UNPUBLISHED
UNITED STATES COURT OF APPEALS
FOR THE FOURTH CIRCUIT
No. 16-4602
UNITED STATES OF AMERICA,
Plaintiff - Appellee,
v.
DEARNGRE TRYVON KELLEY,
Defendant - Appellant.
Appeal from the United States District Court for the Middle District of North Carolina, at
Greensboro. Catherine C. Eagles, District Judge. (1:16-cr-00099-CCE-1)
Submitted: February 5, 2018 Decided: February 23, 2018
Before MOTZ and WYNN, Circuit Judges, and HAMILTON, Senior Circuit Judge.
Affirmed by unpublished per curiam opinion.
Louis C. Allen, Federal Public Defender, Kathleen A. Gleason, Assistant Federal Public
Defender, OFFICE OF THE FEDERAL PUBLIC DEFENDER, Greensboro, North
Carolina, for Appellant. Matthew G.T. Martin, United States Attorney, Michael A.
DeFranco, Assistant United States Attorney, OFFICE OF THE UNITED STATES
ATTORNEY, Greensboro, North Carolina, for Appellee.

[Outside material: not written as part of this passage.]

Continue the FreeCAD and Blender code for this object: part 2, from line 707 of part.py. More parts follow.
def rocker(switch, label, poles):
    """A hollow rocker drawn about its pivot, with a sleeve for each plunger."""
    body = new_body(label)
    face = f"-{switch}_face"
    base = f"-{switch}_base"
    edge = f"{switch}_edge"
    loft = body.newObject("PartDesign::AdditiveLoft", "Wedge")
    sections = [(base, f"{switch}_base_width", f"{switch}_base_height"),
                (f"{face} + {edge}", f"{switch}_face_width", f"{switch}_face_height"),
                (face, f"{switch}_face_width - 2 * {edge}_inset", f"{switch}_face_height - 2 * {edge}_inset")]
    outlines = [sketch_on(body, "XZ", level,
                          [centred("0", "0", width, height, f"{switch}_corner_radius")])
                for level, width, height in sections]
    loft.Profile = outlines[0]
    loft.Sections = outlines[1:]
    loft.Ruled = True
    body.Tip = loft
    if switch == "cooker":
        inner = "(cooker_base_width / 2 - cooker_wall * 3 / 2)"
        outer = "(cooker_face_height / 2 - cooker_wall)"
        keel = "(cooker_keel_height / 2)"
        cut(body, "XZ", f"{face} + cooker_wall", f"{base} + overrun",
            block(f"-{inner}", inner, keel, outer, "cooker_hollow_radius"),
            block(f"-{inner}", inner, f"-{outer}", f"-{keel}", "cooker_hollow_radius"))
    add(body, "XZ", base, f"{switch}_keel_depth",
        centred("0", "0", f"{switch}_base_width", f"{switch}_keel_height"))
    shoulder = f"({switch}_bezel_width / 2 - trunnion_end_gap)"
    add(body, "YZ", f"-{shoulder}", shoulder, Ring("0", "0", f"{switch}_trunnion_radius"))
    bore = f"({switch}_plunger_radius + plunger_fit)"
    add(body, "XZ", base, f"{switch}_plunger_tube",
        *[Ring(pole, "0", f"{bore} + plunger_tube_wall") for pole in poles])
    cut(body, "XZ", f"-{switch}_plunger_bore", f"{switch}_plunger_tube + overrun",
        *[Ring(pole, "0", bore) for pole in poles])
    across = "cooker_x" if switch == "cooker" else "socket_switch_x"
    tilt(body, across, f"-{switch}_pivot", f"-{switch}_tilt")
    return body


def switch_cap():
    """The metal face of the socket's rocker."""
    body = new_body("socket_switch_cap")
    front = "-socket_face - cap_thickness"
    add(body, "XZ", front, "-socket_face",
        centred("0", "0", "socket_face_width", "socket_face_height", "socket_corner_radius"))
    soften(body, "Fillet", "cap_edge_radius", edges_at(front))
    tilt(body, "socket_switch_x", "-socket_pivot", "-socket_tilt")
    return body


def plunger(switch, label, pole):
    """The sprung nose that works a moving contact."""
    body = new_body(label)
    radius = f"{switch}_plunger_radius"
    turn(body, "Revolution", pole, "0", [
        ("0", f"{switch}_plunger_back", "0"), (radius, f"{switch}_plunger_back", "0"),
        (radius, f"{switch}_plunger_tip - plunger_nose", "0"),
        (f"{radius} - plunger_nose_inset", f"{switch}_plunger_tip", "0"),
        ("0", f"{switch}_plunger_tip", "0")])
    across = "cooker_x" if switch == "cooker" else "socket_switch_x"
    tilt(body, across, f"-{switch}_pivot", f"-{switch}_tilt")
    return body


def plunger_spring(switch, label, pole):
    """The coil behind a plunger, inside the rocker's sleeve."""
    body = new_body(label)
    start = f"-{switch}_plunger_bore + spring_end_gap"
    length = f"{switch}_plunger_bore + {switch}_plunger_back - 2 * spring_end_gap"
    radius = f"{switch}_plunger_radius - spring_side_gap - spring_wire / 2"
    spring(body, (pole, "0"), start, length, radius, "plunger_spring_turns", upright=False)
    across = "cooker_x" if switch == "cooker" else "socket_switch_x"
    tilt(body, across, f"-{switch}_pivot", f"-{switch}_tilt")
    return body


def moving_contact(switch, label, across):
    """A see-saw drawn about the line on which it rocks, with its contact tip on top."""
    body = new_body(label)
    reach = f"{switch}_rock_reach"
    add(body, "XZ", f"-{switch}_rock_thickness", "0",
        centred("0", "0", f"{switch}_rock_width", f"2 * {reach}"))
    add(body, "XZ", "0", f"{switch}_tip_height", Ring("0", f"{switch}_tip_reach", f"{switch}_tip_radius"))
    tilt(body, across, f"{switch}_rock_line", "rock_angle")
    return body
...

Unpublished opinions are not binding precedent in this circuit.
PER CURIAM:
Dearngre Tryvon Kelley pled guilty to possession of a firearm by a convicted
felon, 18 U.S.C. § 922(g)(1) (2012). He was sentenced to 60 months in prison. Kelley
appeals, raising one issue. We affirm.
According to the presentence investigation report, Kelley’s base offense level was
20 because he had a previous felony conviction of North Carolina common law robbery,
which the probation officer deemed a crime of violence. See U.S. Sentencing Guidelines
Manual § 2K2.1(a)(4)(A) (2015) (base offense level 20 if defendant committed offense
after sustaining one felony conviction of either a crime of violence or a controlled
substance offense). Kelley initially contended that the North Carolina offense was
improperly treated as a crime of violence under the Guideline. However, in his corrected
opening brief, Kelley states that, in light of United States v. Gattis, 877 F.3d 150 (4th Cir.

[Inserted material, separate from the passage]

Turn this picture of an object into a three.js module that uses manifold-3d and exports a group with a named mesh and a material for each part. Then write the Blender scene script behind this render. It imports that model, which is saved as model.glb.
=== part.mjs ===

2017), his argument lacks merit.
In Gattis, we held that a “North Carolina common law robbery conviction
categorically qualifie[s] as a felony conviction for a crime of violence, as provided in
[USSG] § 2K2.1(a)(4)(A).” Id. at 152. As Kelley now concedes, Gattis is dispositive in
this case.
We therefore affirm. We dispense with oral argument because the facts and legal
contentions are adequately presented in the materials before the court and argument
would not aid the decisional process.